Celakanya, kemudian ada aturan bahwa hak masyarakat adat atas karbon itu justru dihilangkan karena menjadi domain negara. ”Padahal, di dalam konteks perlindungan, hutan adat tidak hanya semata-mata untuk kepentingan ekonomi. Ada sejarah filosofis yang mengandung makna lebih dalam dan ada identitas budayanya. Dia (hutan) merupakan fungsi spiritualitas, fungsi ekologi, dan fungsi ekonomi terakhir,” ujarnya.
Data AMAN, dalam kurun waktu lima tahun terakhir terjadi perampasan 301 wilayah adat. Itu mencakup wilayah seluas 8,5 juta hektar. Kriminalisasi 672 anggota masyarakat adat juga terjadi.
Direktur Advokasi Kebijakan Hak AMAN Pusat Muhammad Arman menyebut potensi ekonomi yang berada di wilayah adat tidak bisa diremehkan dalam pembangunan. Hasil studi AMAN pada enam wilayah adat menunjukkan bahwa nilai ekonomi pengelolaan sumber daya alam lestari mencapai Rp 159,21 miliar per tahun. Sementara nilai ekonomi dari jasa lingkungan menghasilkan Rp 170,77 miliar per tahun.

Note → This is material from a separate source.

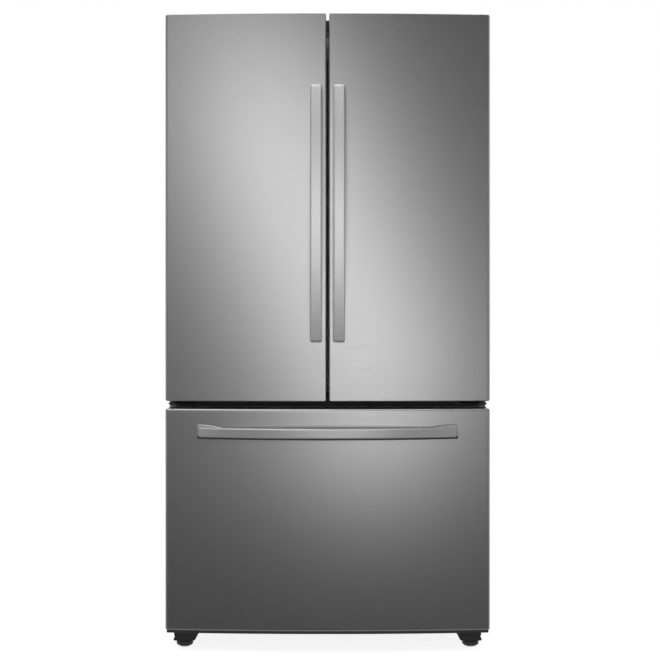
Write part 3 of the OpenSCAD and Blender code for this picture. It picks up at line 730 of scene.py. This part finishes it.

Nilai ekonomi wilayah adat tersebut lebih tinggi dari produk domestik regional bruto (PDRB) di daerah.
Ia pun menemukan, skema perhutanan sosial di luar hutan hak justru merampas sekitar 250.000 hektar hutan adat. Ini terkait mudahnya penetapan hutan adat di wilayah area peruntukan lain (APL) dibandingkan dengan yang ada di hutan negara. Hal ini ditengarai terjadi di Jambi yang cepat keluar SK Hutan Adatnya dengan jumlah terbanyak untuk 29 komunitas.